Is there any way to generate a UUID in Java that is identical to that of the one generated in C#?

I'm generating the primary key for a database by creating a Guid from the MD5 hash of a string. Ultimately, I'd like to generate UUIDs in Java/Scala that match those from the C# script, so the existing data in the database that used the C# implementation for hashing doesn't need to be rehashed.

C# to port:

String ex = "Hello World";
Console.WriteLine("String to Hash: {0}", ex);
byte[] md5 = GetMD5Hash(ex);
Console.WriteLine("Hash: {0}", BitConverter.ToString(md5));
Guid guid = new Guid(md5);
Console.WriteLine("Guid: {0}", guid);

private static byte[] GetMD5Hash(params object[] values) {
  using (MD5 md5 = MD5.Create())
    return md5.ComputeHash(Encoding.UTF8.GetBytes(s));
} 

Scala ported code:

val to_encode = "Hello World"
val md5hash = MessageDigest.getInstance("MD5")
 .digest(to_encode.trim().getBytes())
val md5string = md5hash.map("%02x-".format(_)).mkString
val uuid_bytes = UUID.nameUUIDFromBytes(to_encode.trim().getBytes())
printf("String to encode: %s\n", to_encode)
printf("MD5: %s\n", md5string)
printf("UUID: %s\n", uuid_bytes.toString)

Result from C#

  • String to hash: Hello World
  • MD5: B1-0A-8D-B1-64-E0-75-41-05-B7-A9-9B-E7-2E-3F-E5
  • Guid: b18d0ab1-e064-4175-05b7-a99be72e3fe5

Result from Scala

  • String to hash: Hello World
  • MD5: b10a8db164e0754105b7a99be72e3fe5
  • UUID: b10a8db1-64e0-3541-85b7-a99be72e3fe5

What works:

  • MD5 Hashes (which the GUID and UUID are based off of) match

What doesn't:

  • First three fields have endianness switched in C# (orange)
    • C#'s GUID chooses native byte ordering for the first three fields (4, 2, 2), which in this case is little endian and Big Endian for the last field (8), while Java's UUID uses Big Endian ordering for all four fields; this explains the byte ordering in the first three fields in C#.
  • Fourth and fifth bytes are different (red)
    • Java switches 6-7 bits in order to denote version and variant of UUID, this might explain the differences in bytes 4 and 5. This seems to be the roadblock.
  • I understand that Java uses signed bytes, while C# has unsigned bytes; this might be relevant as well.
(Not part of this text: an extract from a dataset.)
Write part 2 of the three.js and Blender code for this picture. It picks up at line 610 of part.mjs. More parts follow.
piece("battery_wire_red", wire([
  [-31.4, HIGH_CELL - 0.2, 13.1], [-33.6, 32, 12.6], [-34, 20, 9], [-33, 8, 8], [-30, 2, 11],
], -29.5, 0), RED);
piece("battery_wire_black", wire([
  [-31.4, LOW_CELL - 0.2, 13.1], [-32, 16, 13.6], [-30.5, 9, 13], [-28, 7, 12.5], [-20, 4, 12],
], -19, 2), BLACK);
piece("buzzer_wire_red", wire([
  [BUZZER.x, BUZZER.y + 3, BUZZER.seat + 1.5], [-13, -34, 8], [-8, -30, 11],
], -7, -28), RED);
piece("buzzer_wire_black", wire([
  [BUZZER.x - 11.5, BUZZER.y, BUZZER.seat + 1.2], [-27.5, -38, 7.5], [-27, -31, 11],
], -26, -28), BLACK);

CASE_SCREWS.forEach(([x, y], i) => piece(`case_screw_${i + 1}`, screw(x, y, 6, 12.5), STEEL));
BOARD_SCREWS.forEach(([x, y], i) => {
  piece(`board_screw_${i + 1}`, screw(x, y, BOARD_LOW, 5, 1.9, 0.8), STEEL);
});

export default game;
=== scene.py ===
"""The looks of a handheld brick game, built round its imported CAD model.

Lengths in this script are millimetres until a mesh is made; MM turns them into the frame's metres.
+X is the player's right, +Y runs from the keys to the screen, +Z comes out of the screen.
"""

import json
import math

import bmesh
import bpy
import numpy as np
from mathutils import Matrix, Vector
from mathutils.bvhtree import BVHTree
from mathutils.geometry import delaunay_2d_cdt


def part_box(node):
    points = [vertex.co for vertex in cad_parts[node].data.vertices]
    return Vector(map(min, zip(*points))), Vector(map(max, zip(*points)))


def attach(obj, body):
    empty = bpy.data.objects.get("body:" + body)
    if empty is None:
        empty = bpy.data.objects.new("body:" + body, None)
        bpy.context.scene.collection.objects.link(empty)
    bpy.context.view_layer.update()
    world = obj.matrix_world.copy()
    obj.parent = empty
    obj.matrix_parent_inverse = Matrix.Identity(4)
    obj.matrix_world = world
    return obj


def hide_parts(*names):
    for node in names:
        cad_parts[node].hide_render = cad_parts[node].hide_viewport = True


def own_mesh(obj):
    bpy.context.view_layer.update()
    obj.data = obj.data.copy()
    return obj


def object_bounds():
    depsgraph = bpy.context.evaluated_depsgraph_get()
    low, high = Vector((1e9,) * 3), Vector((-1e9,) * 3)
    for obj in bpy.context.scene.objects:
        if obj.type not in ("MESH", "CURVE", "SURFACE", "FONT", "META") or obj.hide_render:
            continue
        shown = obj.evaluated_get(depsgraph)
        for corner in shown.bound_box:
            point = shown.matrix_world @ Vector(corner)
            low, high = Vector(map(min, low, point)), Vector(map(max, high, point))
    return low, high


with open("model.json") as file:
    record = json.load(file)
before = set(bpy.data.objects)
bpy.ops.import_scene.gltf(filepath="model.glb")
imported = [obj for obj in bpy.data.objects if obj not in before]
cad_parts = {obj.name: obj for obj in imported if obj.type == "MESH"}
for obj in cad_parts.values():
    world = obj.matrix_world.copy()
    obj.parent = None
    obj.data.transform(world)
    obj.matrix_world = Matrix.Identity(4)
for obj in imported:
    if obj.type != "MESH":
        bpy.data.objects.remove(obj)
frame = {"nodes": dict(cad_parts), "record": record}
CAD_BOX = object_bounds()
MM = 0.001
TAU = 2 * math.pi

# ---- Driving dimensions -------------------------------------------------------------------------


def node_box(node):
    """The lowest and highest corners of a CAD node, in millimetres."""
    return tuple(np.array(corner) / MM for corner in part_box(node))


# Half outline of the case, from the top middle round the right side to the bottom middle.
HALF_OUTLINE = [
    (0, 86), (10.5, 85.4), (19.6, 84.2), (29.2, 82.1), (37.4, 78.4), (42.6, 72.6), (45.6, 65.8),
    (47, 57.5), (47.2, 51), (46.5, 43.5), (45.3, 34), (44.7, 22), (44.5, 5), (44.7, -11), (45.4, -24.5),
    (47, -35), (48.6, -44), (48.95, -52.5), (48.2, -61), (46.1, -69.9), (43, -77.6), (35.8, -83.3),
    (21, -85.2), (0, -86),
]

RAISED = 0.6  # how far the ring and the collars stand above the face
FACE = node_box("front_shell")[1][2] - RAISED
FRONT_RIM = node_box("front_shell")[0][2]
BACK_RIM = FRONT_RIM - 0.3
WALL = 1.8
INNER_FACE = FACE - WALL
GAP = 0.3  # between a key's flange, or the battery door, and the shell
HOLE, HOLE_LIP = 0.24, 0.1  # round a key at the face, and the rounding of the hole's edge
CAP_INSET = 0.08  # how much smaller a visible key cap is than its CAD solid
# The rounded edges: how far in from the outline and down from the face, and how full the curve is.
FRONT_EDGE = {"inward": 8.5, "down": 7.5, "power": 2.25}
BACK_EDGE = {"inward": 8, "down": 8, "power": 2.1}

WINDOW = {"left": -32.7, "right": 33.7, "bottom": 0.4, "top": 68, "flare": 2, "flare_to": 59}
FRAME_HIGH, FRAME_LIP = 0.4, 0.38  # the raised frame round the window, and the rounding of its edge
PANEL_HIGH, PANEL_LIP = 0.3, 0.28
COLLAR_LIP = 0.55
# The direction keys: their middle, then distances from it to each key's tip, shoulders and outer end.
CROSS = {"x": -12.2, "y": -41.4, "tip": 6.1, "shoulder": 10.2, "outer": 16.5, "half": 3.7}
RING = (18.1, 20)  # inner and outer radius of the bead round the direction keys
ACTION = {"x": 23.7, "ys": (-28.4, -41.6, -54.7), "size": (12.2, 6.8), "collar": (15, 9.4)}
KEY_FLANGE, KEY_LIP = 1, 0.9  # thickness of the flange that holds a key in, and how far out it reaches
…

Short of manipulating bytes, is there any other way to fix this?

Ari Krumbein
  • 103
  • 1
  • 5
  • 1
    @JoeC Read the full question, I thought that the first reading the title, but if you read the entire question makes sense, hes' constructing the GUID in base of an MD5 hash. – Gusman Jul 26 '17 at 21:26
  • as an aside, databases generally don't do well with UUID primary keys unless they are specifically sequential. – Crowcoder Jul 26 '17 at 21:28
  • That is not universally true @Crowcoder . Cassandra would likely be a counter-example. – mjwills Jul 26 '17 at 22:09
  • @mjwills hence "generally". OP does not specify if the db is relational. – Crowcoder Jul 26 '17 at 22:13
  • 1
    Are you sure it's `UUID.nameUUIDFromBytes(to_encode.trim().getBytes())` in the Scala example? In the C# example you used the hash as an input for the Guid. – Bernhard Hiller Jul 27 '17 at 10:32
  • On the C# side, the relevant code calls the custom Guid constructor that uses a byte[], in this case, the MD5 hash. Since I wanted to emulate the behavior on the Scala side, I figured a version 3 UUID that used MD5 hashing would be the closest thing. Do you have a different way of going about this? – Ari Krumbein Jul 27 '17 at 16:33
  • That works! Thanks. Do I upvote this comment or the one below? – Ari Krumbein Jul 28 '17 at 17:54
  • I will update my answer to include it @AriKrumbein - feel free to upvote it and accept it. – mjwills Jul 28 '17 at 23:37

1 Answers1

7

TL;DR

If you want your C# and your Java to act exactly the same way (and you are happy with the existing C# behaviour), you'll need to manually re-order some of the bytes in uuid_bytes (i.e. swap some of the entries you identified as out of order).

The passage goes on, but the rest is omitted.